Task: From the line with "finish_wire = wire_tail()" to the line with "before = set(bpy.data.objects)", both lines included, set down exactly those lines, please, and no others.

Data shown:
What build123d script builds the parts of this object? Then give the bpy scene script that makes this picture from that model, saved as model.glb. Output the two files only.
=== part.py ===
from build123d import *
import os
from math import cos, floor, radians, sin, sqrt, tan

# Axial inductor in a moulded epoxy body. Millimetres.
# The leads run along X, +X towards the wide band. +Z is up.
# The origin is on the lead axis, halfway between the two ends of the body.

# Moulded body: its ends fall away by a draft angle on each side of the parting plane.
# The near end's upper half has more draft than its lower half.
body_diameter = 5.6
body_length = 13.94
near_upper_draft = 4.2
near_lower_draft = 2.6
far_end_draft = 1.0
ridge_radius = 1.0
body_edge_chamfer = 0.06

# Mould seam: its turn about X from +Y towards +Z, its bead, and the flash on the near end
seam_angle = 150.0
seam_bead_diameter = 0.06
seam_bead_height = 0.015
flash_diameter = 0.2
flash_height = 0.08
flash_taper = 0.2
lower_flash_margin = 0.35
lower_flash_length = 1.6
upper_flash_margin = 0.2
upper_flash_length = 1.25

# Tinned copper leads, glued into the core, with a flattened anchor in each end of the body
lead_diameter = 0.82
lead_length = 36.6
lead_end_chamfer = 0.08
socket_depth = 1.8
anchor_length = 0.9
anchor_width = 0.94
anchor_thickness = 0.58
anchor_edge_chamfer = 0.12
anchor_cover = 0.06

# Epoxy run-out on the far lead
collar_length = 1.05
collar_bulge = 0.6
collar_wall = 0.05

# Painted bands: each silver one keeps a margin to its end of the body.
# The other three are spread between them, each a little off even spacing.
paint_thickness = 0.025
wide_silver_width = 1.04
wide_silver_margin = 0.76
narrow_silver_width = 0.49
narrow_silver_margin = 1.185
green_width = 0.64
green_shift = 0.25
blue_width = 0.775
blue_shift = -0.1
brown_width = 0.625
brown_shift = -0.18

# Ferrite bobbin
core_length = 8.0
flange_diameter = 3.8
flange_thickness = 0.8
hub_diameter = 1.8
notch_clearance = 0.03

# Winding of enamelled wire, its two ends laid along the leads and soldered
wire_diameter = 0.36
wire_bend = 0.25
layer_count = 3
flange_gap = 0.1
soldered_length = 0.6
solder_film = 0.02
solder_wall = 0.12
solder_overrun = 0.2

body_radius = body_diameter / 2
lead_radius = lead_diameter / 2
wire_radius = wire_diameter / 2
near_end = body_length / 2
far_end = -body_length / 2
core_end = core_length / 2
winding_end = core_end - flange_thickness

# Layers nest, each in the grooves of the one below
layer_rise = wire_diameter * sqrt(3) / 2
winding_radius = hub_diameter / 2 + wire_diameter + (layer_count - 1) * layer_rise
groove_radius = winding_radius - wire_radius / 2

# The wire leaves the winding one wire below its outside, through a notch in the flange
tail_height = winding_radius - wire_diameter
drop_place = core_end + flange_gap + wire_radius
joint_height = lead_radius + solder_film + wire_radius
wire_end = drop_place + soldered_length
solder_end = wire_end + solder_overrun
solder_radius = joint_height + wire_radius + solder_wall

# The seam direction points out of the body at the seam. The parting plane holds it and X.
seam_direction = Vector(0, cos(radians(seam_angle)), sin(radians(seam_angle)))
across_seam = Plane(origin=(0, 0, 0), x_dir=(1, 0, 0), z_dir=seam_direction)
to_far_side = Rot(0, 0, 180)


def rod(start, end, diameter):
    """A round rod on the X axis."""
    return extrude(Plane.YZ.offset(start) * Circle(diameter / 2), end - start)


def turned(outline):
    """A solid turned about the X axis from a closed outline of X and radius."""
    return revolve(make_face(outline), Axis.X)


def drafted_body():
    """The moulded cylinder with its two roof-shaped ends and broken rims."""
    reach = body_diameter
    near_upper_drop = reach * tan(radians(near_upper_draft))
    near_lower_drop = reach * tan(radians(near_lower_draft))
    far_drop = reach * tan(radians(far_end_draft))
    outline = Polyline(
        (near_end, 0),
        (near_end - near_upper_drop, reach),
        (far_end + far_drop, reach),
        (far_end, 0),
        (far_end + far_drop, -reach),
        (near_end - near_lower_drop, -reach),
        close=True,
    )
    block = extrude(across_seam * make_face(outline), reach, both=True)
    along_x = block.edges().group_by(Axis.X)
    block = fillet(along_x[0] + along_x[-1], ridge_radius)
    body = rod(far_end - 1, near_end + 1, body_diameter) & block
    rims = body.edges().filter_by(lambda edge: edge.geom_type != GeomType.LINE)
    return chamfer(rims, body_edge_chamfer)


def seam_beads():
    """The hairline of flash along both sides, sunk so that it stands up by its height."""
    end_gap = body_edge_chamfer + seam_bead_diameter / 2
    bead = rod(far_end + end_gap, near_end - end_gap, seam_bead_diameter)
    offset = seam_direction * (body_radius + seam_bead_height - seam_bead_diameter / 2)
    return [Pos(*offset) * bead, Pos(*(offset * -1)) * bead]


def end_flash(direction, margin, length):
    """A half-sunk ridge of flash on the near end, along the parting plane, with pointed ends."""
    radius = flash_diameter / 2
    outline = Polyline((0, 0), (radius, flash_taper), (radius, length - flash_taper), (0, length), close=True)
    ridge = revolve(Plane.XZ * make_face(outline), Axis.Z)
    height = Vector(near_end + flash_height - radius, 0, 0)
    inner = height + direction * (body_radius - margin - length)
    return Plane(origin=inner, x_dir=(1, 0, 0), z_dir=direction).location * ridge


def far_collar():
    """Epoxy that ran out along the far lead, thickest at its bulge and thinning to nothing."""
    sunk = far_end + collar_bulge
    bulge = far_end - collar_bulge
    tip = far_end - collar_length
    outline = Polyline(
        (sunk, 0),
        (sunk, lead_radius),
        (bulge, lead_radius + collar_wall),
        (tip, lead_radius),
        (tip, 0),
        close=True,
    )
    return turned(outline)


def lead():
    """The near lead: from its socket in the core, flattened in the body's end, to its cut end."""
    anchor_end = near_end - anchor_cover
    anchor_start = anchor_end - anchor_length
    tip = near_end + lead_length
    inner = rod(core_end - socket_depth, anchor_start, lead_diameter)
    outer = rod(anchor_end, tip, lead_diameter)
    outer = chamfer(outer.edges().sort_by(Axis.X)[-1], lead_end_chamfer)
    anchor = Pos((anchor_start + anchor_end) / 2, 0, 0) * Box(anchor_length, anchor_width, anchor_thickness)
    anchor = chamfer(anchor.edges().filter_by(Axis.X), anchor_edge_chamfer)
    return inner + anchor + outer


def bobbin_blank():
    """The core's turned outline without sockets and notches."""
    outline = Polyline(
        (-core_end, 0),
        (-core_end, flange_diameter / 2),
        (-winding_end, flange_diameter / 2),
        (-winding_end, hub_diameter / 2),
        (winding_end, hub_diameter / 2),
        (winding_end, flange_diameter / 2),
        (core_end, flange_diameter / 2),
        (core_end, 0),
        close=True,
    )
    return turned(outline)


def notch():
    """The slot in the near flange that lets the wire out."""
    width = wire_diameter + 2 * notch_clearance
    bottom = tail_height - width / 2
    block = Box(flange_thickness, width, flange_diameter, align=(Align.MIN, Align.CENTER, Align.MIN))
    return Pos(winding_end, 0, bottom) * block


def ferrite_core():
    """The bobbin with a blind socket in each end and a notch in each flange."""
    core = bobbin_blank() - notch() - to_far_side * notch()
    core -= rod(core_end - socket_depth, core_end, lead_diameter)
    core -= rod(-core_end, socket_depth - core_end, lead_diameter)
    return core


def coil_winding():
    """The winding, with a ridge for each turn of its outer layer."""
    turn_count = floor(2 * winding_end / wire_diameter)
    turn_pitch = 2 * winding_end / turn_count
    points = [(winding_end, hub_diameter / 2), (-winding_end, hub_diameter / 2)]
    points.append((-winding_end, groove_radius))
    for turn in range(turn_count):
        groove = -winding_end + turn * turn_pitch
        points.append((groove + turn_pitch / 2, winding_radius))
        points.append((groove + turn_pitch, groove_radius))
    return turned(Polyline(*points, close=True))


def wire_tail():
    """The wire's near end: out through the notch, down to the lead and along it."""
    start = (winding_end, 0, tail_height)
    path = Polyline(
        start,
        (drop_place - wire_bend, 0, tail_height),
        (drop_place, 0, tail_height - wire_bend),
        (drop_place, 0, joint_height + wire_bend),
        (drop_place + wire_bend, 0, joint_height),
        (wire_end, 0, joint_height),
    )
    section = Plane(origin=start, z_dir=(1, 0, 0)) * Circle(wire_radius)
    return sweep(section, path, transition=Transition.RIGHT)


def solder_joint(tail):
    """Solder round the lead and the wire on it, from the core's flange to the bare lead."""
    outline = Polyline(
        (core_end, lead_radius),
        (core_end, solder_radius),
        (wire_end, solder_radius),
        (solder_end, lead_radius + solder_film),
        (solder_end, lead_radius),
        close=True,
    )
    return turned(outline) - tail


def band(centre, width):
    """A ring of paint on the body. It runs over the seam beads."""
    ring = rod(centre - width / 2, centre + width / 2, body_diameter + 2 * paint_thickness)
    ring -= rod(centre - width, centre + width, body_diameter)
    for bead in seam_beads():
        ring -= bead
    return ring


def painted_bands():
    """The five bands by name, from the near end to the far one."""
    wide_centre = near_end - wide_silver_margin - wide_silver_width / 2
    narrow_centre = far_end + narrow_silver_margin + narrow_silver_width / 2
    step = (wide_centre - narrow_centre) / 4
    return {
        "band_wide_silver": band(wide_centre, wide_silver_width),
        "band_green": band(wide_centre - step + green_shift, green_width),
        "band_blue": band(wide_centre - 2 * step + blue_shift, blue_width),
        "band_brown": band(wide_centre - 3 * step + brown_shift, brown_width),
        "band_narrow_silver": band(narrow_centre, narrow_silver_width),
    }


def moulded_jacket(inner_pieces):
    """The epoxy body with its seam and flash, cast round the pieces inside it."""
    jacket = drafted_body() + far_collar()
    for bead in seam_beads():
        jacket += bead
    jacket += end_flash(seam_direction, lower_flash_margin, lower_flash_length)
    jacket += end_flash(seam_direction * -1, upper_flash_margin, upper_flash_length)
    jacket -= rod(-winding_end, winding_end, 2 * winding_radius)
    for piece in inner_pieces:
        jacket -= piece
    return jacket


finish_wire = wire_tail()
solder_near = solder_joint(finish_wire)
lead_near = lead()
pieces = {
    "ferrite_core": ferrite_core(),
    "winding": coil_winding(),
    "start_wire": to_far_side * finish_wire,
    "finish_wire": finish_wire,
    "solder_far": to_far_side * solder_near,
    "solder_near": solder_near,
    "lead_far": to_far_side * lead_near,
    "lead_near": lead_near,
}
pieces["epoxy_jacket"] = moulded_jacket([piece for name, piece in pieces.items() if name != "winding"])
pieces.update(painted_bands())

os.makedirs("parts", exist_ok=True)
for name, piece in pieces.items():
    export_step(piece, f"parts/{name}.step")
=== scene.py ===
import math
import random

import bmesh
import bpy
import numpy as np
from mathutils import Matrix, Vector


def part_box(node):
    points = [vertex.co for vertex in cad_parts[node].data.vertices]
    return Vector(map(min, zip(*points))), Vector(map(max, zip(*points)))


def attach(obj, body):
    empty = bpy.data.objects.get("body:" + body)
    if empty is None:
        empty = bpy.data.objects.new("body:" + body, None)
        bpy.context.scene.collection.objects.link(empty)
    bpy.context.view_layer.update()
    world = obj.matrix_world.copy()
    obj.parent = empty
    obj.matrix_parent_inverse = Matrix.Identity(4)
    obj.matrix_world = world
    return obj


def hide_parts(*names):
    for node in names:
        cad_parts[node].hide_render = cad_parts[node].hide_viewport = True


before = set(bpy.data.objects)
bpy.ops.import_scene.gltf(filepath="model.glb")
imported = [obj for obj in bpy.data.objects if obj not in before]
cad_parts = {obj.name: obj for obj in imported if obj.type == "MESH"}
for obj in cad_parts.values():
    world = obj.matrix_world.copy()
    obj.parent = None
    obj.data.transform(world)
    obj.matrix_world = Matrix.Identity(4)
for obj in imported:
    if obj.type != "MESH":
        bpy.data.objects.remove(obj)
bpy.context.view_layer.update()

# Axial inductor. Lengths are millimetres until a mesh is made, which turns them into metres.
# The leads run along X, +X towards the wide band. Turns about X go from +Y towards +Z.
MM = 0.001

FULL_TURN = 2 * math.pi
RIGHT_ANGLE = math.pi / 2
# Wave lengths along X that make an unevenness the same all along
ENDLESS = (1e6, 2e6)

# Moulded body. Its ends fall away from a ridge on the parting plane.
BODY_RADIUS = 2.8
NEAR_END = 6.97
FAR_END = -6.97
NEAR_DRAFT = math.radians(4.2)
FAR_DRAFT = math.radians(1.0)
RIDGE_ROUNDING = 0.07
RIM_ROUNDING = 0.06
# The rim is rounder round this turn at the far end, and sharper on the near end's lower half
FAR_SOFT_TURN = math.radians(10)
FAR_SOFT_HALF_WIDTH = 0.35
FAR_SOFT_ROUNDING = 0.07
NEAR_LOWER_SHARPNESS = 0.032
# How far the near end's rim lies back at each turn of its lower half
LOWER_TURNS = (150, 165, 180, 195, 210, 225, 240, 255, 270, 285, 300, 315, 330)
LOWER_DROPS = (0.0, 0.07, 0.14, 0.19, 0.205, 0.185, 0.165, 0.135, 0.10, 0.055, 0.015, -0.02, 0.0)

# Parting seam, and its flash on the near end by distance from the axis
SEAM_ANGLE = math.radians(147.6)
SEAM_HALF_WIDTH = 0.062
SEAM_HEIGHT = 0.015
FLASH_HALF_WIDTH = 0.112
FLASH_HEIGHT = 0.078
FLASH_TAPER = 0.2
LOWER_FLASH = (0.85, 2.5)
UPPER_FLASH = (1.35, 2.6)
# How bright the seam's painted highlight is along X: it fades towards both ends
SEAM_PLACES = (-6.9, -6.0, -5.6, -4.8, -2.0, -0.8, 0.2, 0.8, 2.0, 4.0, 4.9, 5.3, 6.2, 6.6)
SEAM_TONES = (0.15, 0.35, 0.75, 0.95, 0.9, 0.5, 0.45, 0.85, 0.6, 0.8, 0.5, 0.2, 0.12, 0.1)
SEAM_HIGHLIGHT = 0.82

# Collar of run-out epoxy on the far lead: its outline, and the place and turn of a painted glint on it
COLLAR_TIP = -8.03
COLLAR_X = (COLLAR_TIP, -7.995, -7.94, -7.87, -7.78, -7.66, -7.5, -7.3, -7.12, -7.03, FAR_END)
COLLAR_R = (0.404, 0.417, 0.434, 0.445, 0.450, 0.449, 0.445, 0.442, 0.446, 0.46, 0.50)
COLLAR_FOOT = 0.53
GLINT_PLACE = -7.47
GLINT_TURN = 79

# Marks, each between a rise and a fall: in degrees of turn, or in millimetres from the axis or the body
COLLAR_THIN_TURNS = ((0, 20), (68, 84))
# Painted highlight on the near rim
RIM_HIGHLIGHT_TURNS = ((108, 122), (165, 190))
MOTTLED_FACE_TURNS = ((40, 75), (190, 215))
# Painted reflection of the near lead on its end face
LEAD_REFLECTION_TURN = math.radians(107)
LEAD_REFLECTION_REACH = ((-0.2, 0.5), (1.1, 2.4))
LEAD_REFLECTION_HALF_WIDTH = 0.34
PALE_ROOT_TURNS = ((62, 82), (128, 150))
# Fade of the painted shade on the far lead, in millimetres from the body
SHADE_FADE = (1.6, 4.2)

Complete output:
finish_wire = wire_tail()
solder_near = solder_joint(finish_wire)
lead_near = lead()
pieces = {
    "ferrite_core": ferrite_core(),
    "winding": coil_winding(),
    "start_wire": to_far_side * finish_wire,
    "finish_wire": finish_wire,
    "solder_far": to_far_side * solder_near,
    "solder_near": solder_near,
    "lead_far": to_far_side * lead_near,
    "lead_near": lead_near,
}
pieces["epoxy_jacket"] = moulded_jacket([piece for name, piece in pieces.items() if name != "winding"])
pieces.update(painted_bands())

os.makedirs("parts", exist_ok=True)
for name, piece in pieces.items():
    export_step(piece, f"parts/{name}.step")
=== scene.py ===
import math
import random

import bmesh
import bpy
import numpy as np
from mathutils import Matrix, Vector


def part_box(node):
    points = [vertex.co for vertex in cad_parts[node].data.vertices]
    return Vector(map(min, zip(*points))), Vector(map(max, zip(*points)))


def attach(obj, body):
    empty = bpy.data.objects.get("body:" + body)
    if empty is None:
        empty = bpy.data.objects.new("body:" + body, None)
        bpy.context.scene.collection.objects.link(empty)
    bpy.context.view_layer.update()
    world = obj.matrix_world.copy()
    obj.parent = empty
    obj.matrix_parent_inverse = Matrix.Identity(4)
    obj.matrix_world = world
    return obj


def hide_parts(*names):
    for node in names:
        cad_parts[node].hide_render = cad_parts[node].hide_viewport = True


before = set(bpy.data.objects)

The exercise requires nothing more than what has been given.